▸ What is asked
Your task is to print the material below exactly as presented.

* BEGIN Data segment *

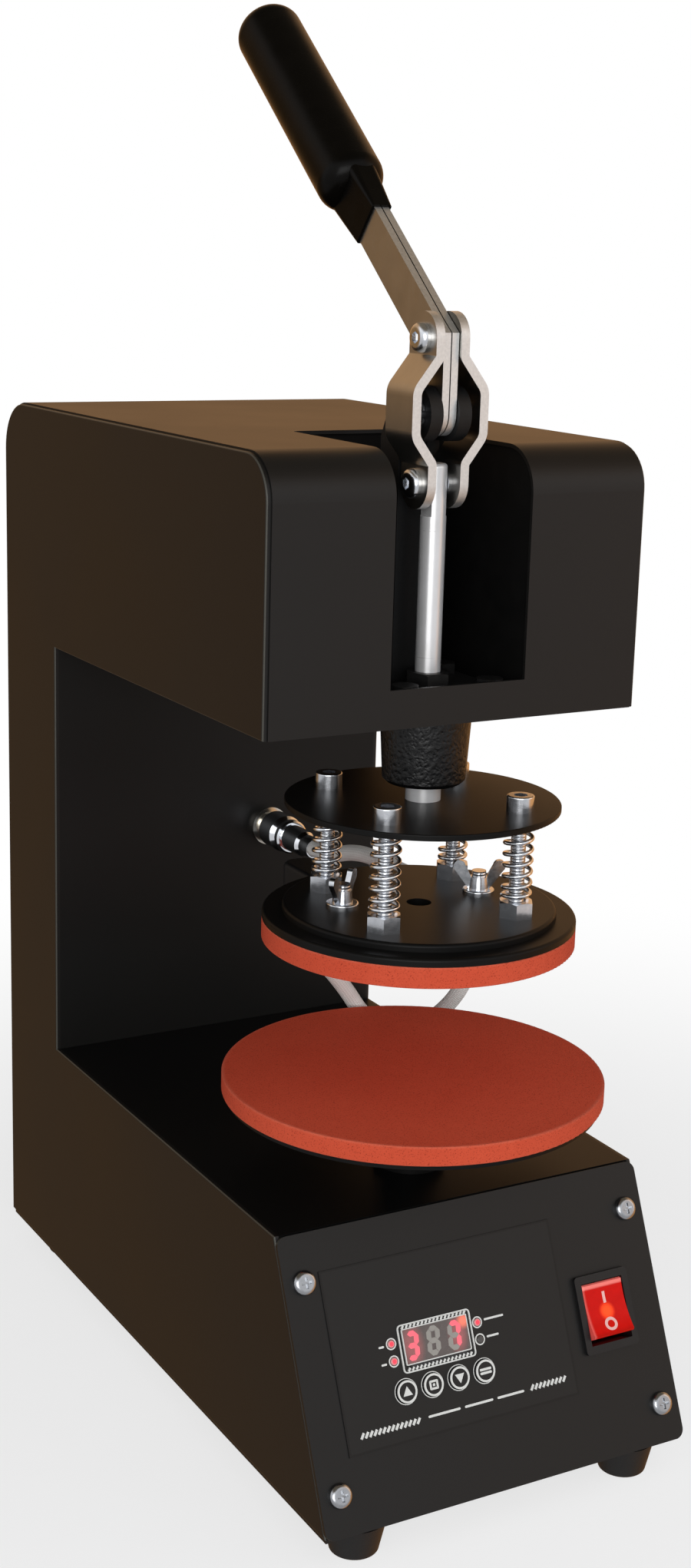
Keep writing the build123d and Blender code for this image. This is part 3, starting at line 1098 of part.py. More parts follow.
axle_point = on_panel(SWITCH_X, SWITCH_DOWN, Pos(0, 0, axle_out) * Sphere(0.5)).center()
axle_y = axle_point.Y
axle_z = axle_point.Z
x_axle = ROCKER_WIDTH / 2 + SIDE_CLEARANCE
housing = bezel + case - mouth
for step in range(3):
    down = SWITCH_DOWN + SWITCH_TAG_PITCH * (step - 1)
    housing += panel_box(SWITCH_X - SWITCH_TAG_WIDTH / 2, SWITCH_X + SWITCH_TAG_WIDTH / 2,
                         down - SWITCH_TAG_THICK / 2, down + SWITCH_TAG_THICK / 2,
                         -SWITCH_DEPTH - SWITCH_TAG_LENGTH, -SWITCH_DEPTH)
housing -= across(ROCKER_AXLE + 2 * PIN_FIT, SWITCH_X - x_axle - 1.2, SWITCH_X + x_axle + 1.2,
                  axle_y, axle_z)
save("switch_housing", housing)

half_throw = math.radians(ROCKER_THROW / 2)
rocker_reach = ROCKER_HEIGHT / 2
rocker_out = ROCKER_RISE + ROCKER_AXLE_DEPTH
rocker_face = make_face(
    Polyline((-rocker_reach, -ROCKER_SKIRT), (-rocker_reach, rocker_out))
    + ThreePointArc((-rocker_reach, rocker_out), (0, rocker_out - ROCKER_DIP), (rocker_reach, rocker_out))
    + Polyline((rocker_reach, rocker_out), (rocker_reach, -ROCKER_SKIRT), (0, -ROCKER_SKIRT - 2),
               (-rocker_reach, -ROCKER_SKIRT)))
rocker_solid = Pos(-ROCKER_WIDTH / 2, 0, 0) * extrude(Plane.YZ * rocker_face, amount=ROCKER_WIDTH)
bound = Rot(0, 90, 0) * Cylinder(ROCKER_RADIUS, ROCKER_WIDTH + 2)
rocker_solid = rocker_solid & bound
rocker_solid += Rot(0, 90, 0) * Cylinder(ROCKER_AXLE / 2, 2 * x_axle + 2.0)
rocker = on_panel(SWITCH_X, SWITCH_DOWN, Pos(0, 0, axle_out) * Rot(-ROCKER_THROW / 2, 0, 0) * rocker_solid)
save("power_rocker", rocker)

# Electrical parts on the base plate
y_mains = Y_COLUMN - MAINS_AHEAD_OF_COLUMN
stand = (Align.CENTER, Align.CENTER, Align.MIN)
relay = Pos(X_IN - RELAY_INSET - RELAY_SIZE[0] / 2, y_mains, Z_BODY) * Box(*RELAY_SIZE, align=stand)
relay = fillet(relay.edges().filter_by(Axis.Z), 3.0)
x_terminal = -(X_IN - TERMINAL_INSET - TERMINAL_SIZE[0] / 2)
terminal = Pos(x_terminal, y_mains, Z_BODY) * Box(*TERMINAL_SIZE, align=stand)
for n in range(TERMINAL_WAYS):
    x = x_terminal + (n - (TERMINAL_WAYS - 1) / 2) * TERMINAL_PITCH
    terminal -= upright(TERMINAL_BORE, Z_BODY + TERMINAL_FLOOR, Z_BODY + TERMINAL_SIZE[2] + 1, x, y_mains)
save("mains_parts", Compound(children=[relay, terminal]))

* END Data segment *

▸ Solution for this exercise
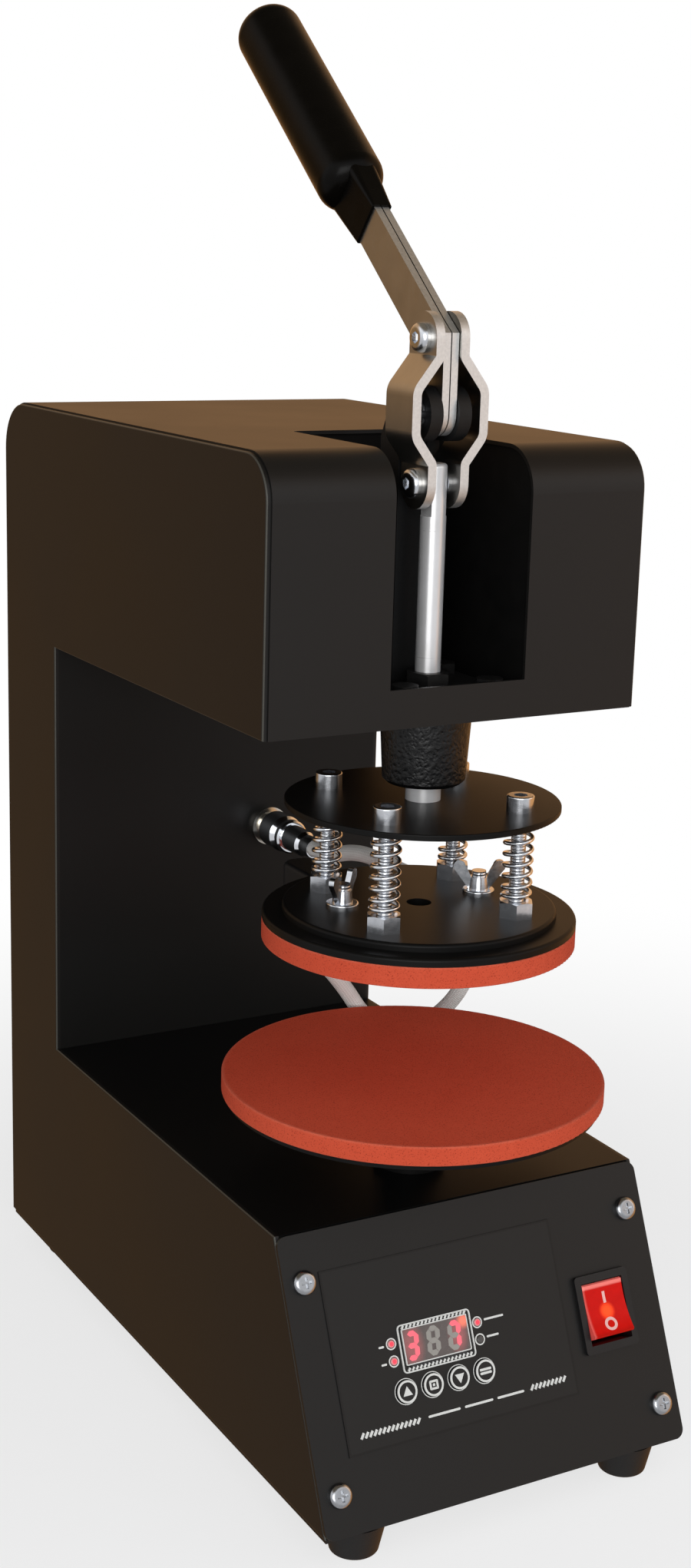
Keep writing the build123d and Blender code for this image. This is part 3, starting at line 1098 of part.py. More parts follow.
axle_point = on_panel(SWITCH_X, SWITCH_DOWN, Pos(0, 0, axle_out) * Sphere(0.5)).center()
axle_y = axle_point.Y
axle_z = axle_point.Z
x_axle = ROCKER_WIDTH / 2 + SIDE_CLEARANCE
housing = bezel + case - mouth
for step in range(3):
    down = SWITCH_DOWN + SWITCH_TAG_PITCH * (step - 1)
    housing += panel_box(SWITCH_X - SWITCH_TAG_WIDTH / 2, SWITCH_X + SWITCH_TAG_WIDTH / 2,
                         down - SWITCH_TAG_THICK / 2, down + SWITCH_TAG_THICK / 2,
                         -SWITCH_DEPTH - SWITCH_TAG_LENGTH, -SWITCH_DEPTH)
housing -= across(ROCKER_AXLE + 2 * PIN_FIT, SWITCH_X - x_axle - 1.2, SWITCH_X + x_axle + 1.2,
                  axle_y, axle_z)
save("switch_housing", housing)

half_throw = math.radians(ROCKER_THROW / 2)
rocker_reach = ROCKER_HEIGHT / 2
rocker_out = ROCKER_RISE + ROCKER_AXLE_DEPTH
rocker_face = make_face(
    Polyline((-rocker_reach, -ROCKER_SKIRT), (-rocker_reach, rocker_out))
    + ThreePointArc((-rocker_reach, rocker_out), (0, rocker_out - ROCKER_DIP), (rocker_reach, rocker_out))
    + Polyline((rocker_reach, rocker_out), (rocker_reach, -ROCKER_SKIRT), (0, -ROCKER_SKIRT - 2),
               (-rocker_reach, -ROCKER_SKIRT)))
rocker_solid = Pos(-ROCKER_WIDTH / 2, 0, 0) * extrude(Plane.YZ * rocker_face, amount=ROCKER_WIDTH)
bound = Rot(0, 90, 0) * Cylinder(ROCKER_RADIUS, ROCKER_WIDTH + 2)
rocker_solid = rocker_solid & bound
rocker_solid += Rot(0, 90, 0) * Cylinder(ROCKER_AXLE / 2, 2 * x_axle + 2.0)
rocker = on_panel(SWITCH_X, SWITCH_DOWN, Pos(0, 0, axle_out) * Rot(-ROCKER_THROW / 2, 0, 0) * rocker_solid)
save("power_rocker", rocker)

# Electrical parts on the base plate
y_mains = Y_COLUMN - MAINS_AHEAD_OF_COLUMN
stand = (Align.CENTER, Align.CENTER, Align.MIN)
relay = Pos(X_IN - RELAY_INSET - RELAY_SIZE[0] / 2, y_mains, Z_BODY) * Box(*RELAY_SIZE, align=stand)
relay = fillet(relay.edges().filter_by(Axis.Z), 3.0)
x_terminal = -(X_IN - TERMINAL_INSET - TERMINAL_SIZE[0] / 2)
terminal = Pos(x_terminal, y_mains, Z_BODY) * Box(*TERMINAL_SIZE, align=stand)
for n in range(TERMINAL_WAYS):
    x = x_terminal + (n - (TERMINAL_WAYS - 1) / 2) * TERMINAL_PITCH
    terminal -= upright(TERMINAL_BORE, Z_BODY + TERMINAL_FLOOR, Z_BODY + TERMINAL_SIZE[2] + 1, x, y_mains)
save("mains_parts", Compound(children=[relay, terminal]))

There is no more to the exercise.